The galandronome is an obscure military bassoon tuned in B♭. It was invented or improved by a Parisian instrument maker named Galander around 1853.

== History ==
Very little is known about the galandronome and its inventor Galander, whose first name has been lost. Galander seems to have taken over the Paris workshop from instrument maker Jean Nicolas Savary (1786–c.1850) around 1840 and kept it until 1854 when he sold it to Georges Schubert. Although the galandronome is unanimously called a military bassoon, Will Jansen believes that it was never suitable as a military instrument due to its big flared bell that would catch rain.

== Description ==
The galandronome is made of maple and brass with a body slightly larger than the usual bassoons. It has a large flare bell, possibly the largest ever made for a bassoon. Its dimensions are: length (end to end) 1545 mm; length of tube ca. 2888 mm; diameter of bell 212 mm; crook ca. 370 mm; length of wing section 553 mm; length of butt section 464 mm; length of short wooden section between long section and bell 140 mm; length of long section 639 mm; length of bell 443 mm.
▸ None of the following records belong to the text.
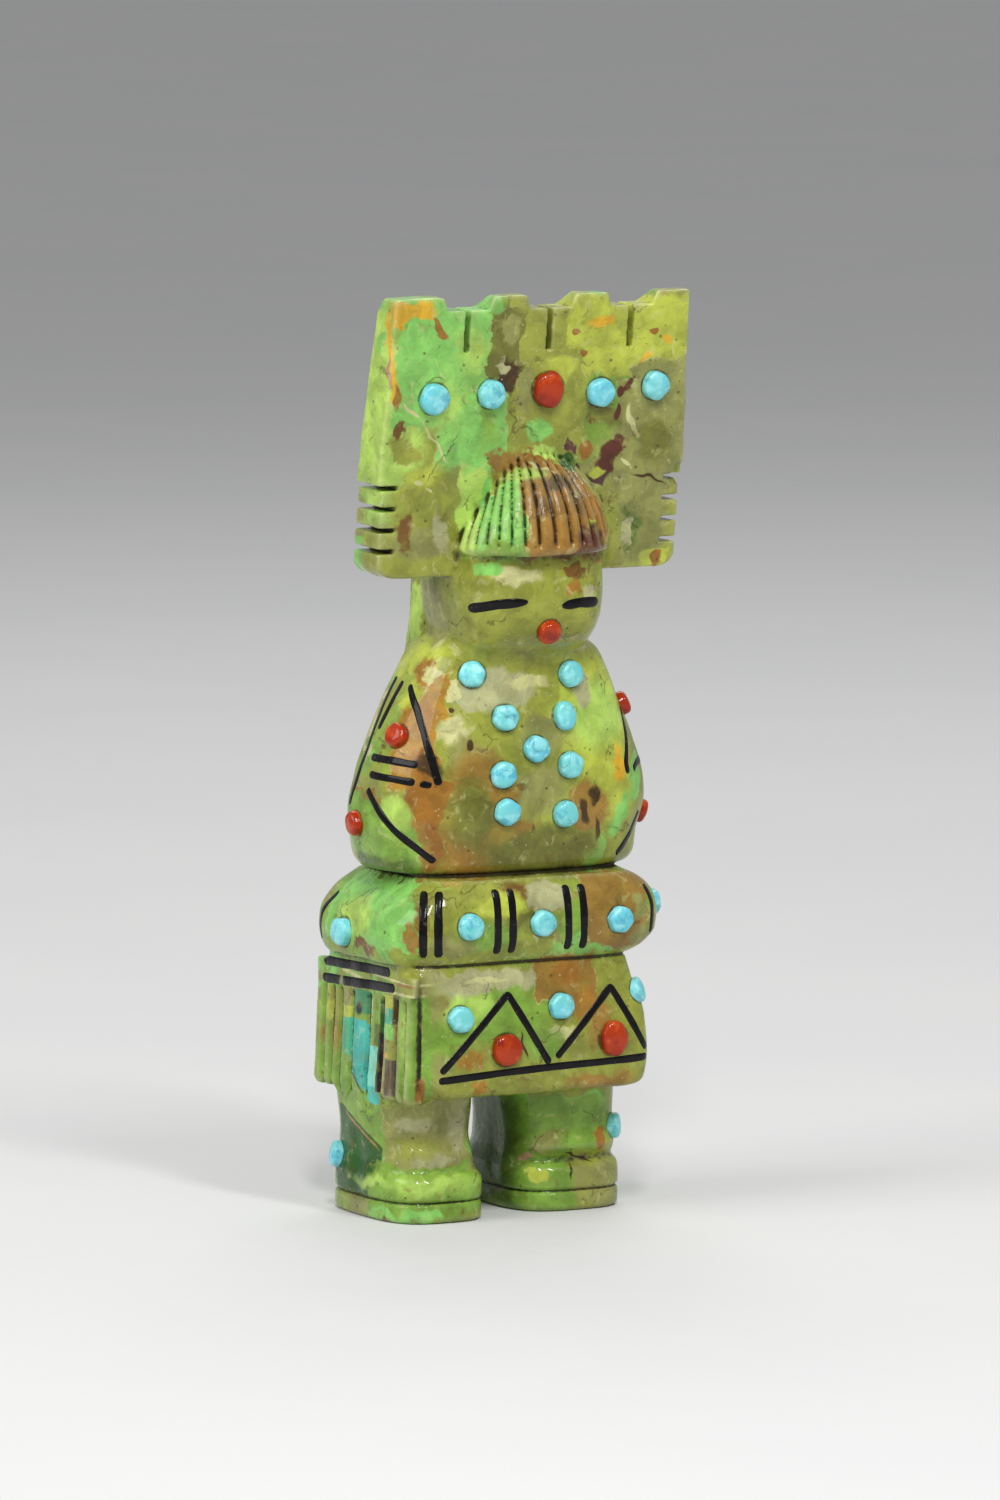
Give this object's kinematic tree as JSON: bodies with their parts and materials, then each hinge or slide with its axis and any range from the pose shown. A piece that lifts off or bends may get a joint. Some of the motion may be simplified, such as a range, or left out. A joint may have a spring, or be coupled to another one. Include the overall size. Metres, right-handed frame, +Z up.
{
  "type": "fetish carving",
  "caption": "Small standing maiden carved in green stone, with a tall stepped tablet on its head, a roll belt, a kilt and a sash, inlaid with domed stone dots and flush dark strips.",
  "frame": {"origin": "middle of the figure's footprint, on the plane that the soles stand on", "axes": "+Z up from the soles to the top of the tablet, -Y the way the figure faces, +X the figure's own left"},
  "size_m": [0.0261, 0.018, 0.0691],
  "materials": {
    "green_stone": "polished, veined green to brown",
    "turquoise": "polished dome",
    "coral": "polished dome",
    "jet": "polished flush with the stone"
  },
  "bodies": {
    "root": {"stone_figure": "green_stone", "coral_arm_left_1": "coral", "coral_arm_left_2": "coral", "coral_arm_right_1": "coral", "coral_arm_right_2": "coral", "coral_kilt_1": "coral", "coral_kilt_2": "coral", "coral_kilt_3": "coral", "coral_nose": "coral", "coral_tablet": "coral", "jet_arm_left_1": "jet", "jet_arm_left_2": "jet", "jet_arm_left_3": "jet", "jet_arm_right_1": "jet", "jet_arm_right_2": "jet", "jet_arm_right_3": "jet", "jet_arm_right_4": "jet", "jet_arm_right_5": "jet", "jet_arm_right_6": "jet", "jet_belt_1": "jet", "jet_belt_2": "jet", "jet_belt_3": "jet", "jet_belt_4": "jet", "jet_belt_5": "jet", "jet_belt_6": "jet", "jet_belt_end_1": "jet", "jet_belt_end_2": "jet", "jet_eye_left": "jet", "jet_eye_right": "jet", "jet_kilt_1": "jet", "jet_kilt_2": "jet", "jet_kilt_3": "jet", "jet_sash_1": "jet", "jet_sash_2": "jet", "turquoise_belt_1": "turquoise", "turquoise_belt_2": "turquoise", "turquoise_belt_3": "turquoise", "turquoise_belt_4": "turquoise", "turquoise_belt_5": "turquoise", "turquoise_chest_1": "turquoise", "turquoise_chest_2": "turquoise", "turquoise_chest_3": "turquoise", "turquoise_chest_4": "turquoise", "turquoise_chest_5": "turquoise", "turquoise_chest_6": "turquoise", "turquoise_chest_7": "turquoise", "turquoise_chest_8": "turquoise", "turquoise_chest_9": "turquoise", "turquoise_kilt_1": "turquoise", "turquoise_kilt_2": "turquoise", "turquoise_kilt_3": "turquoise", "turquoise_leg_left": "turquoise", "turquoise_leg_right": "turquoise", "turquoise_tablet_1": "turquoise", "turquoise_tablet_2": "turquoise", "turquoise_tablet_3": "turquoise", "turquoise_tablet_4": "turquoise"}
  },
  "joints": []
}
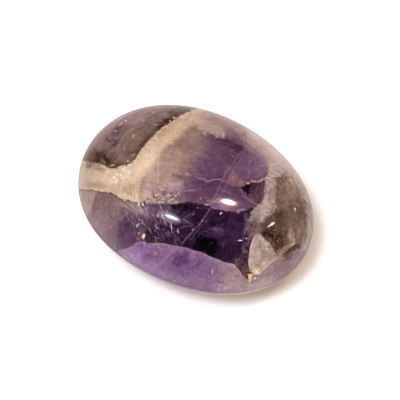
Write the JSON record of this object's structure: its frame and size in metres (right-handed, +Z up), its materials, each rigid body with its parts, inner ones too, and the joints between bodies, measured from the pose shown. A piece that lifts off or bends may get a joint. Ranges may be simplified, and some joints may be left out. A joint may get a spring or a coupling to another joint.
{
  "type": "polished chevron amethyst stone",
  "caption": "Plump hand-polished ovoid of banded chevron amethyst with a small ground flat under it, to hold or to lay on a shelf.",
  "frame": {"origin": "on the resting plane, under the middle of the stone's bounding box", "axes": "+X along the stone towards its narrower end, +Y across it, +Z up out of its domed upper face"},
  "size_m": [0.055, 0.041, 0.0279],
  "materials": {
    "amethyst": "polished chevron amethyst: dark purple, lilac and smoky brown quartz with a cream chevron band"
  },
  "bodies": {
    "root": {"stone": "amethyst"}
  },
  "joints": []
}
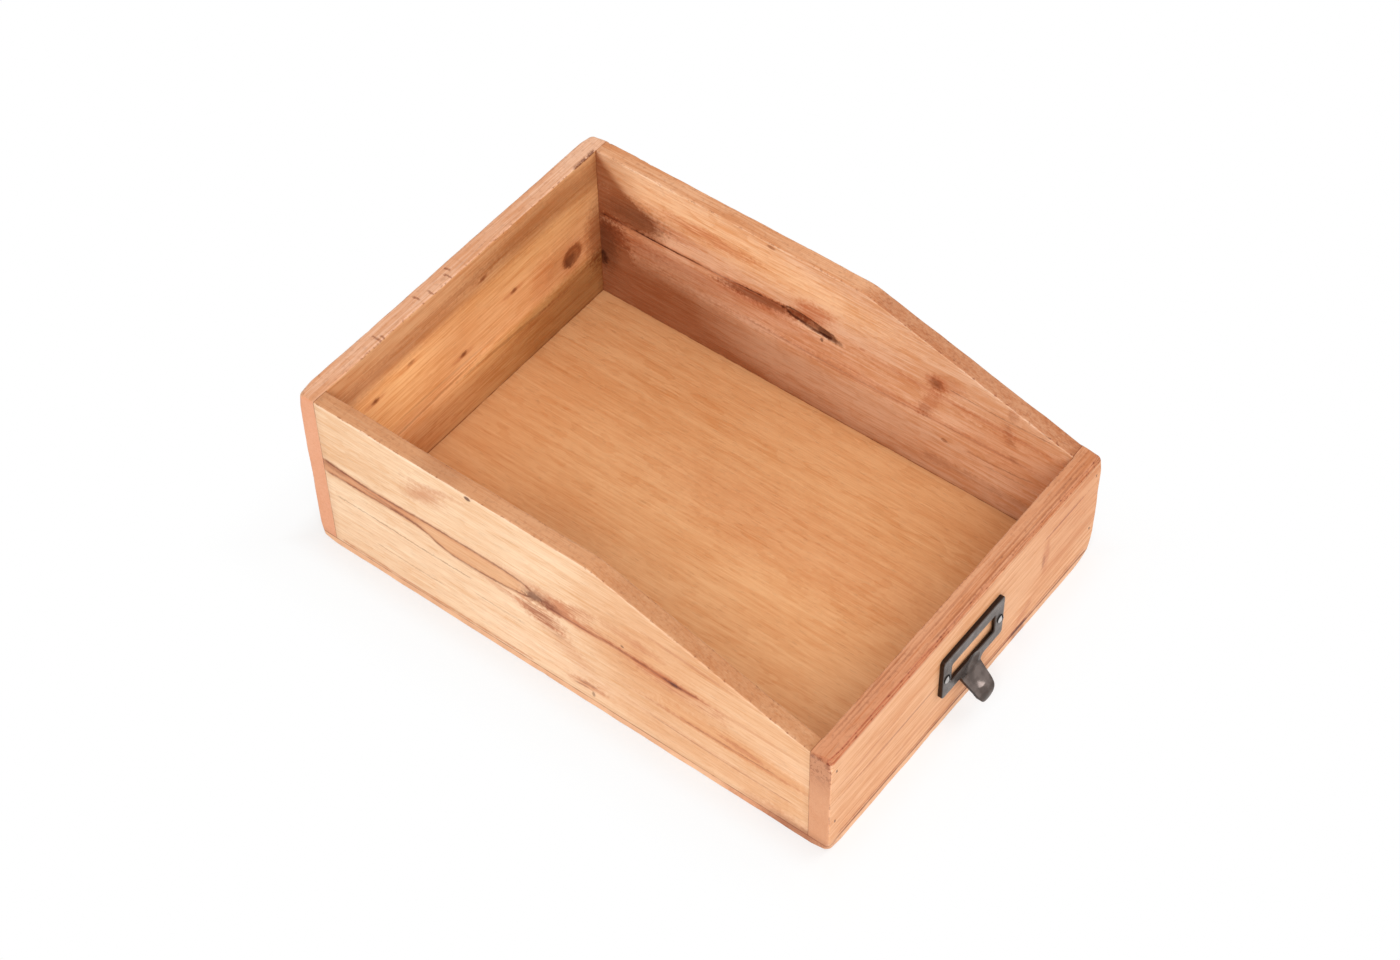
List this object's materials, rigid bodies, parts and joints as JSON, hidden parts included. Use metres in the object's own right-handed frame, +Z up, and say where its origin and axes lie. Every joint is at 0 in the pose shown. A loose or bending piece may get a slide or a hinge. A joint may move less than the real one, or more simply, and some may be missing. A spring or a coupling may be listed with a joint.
{
  "type": "document tray",
  "caption": "Open wooden document tray with a sloping front and a cast card-frame pull on its front board.",
  "frame": {"origin": "middle of the underside, on the surface that the tray rests on", "axes": "+X to the right seen from the front, +Y from the front board to the back board, +Z up"},
  "size_m": [0.26, 0.381, 0.126],
  "materials": {
    "back_wood": "waxed, open-grained, sanded arrises",
    "front_wood": "waxed, open-grained, sanded arrises",
    "left_wood": "waxed, open-grained, sanded arrises",
    "right_wood": "waxed, open-grained, sanded arrises",
    "base_wood": "waxed, open-grained, sanded arrises",
    "cast_metal": "dark antique casting, rubbed on the high spots",
    "bright_steel": "bright zinc-plated",
    "nail_steel": "dull, slightly rusted heads"
  },
  "bodies": {
    "root": {"back_board": "back_wood", "front_board": "front_wood", "left_side_board": "left_wood", "right_side_board": "right_wood", "base_panel": "base_wood", "card_frame_pull": "cast_metal", "pull_screws": "bright_steel", "front_nails": "nail_steel", "back_nails": "nail_steel", "base_nails": "nail_steel"}
  },
  "joints": []
}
Like all bassoons, it is a double-reed instrument. It has 19 keys and two open holes. The galandronome is tuned in B♭, below the normal bassoon in C and above the semi-contrabassoon in F or G. The only known surviving instrument is found at the Metropolitan Museum of Art in New York City. It carries the engraving “Innové / par Galander / Rue de Constantine 27, / à Paris. / I. C.” It is therefore possible that Galander did not actually invent the galandronome but improved – or innovated – it, possibly based on an instrument of Savary's whose bassoons were widely copied at the time.

Images of the galandronome, licensed for non-commercial educational purposes, are available in the collection of the Metropolitan Museum of Art.

== In literature ==
In Against the Day, Thomas Pynchon mentions the galandronome, although the description appears to be that of a valved ophicleide: [Gastón brings] out a towering contraption of tarnished and beat-up brass covered with valves and keys, whose upper end flared open like something in a marching band.
“Sure. Where′s the trigger on it again?”
“It is called the Galandronome—a military bassoon, once standard issue in French army bands—my uncle salvaged this one from the Battle of Puebla, you can see a couple of dents from Mexican bullets here, and here?”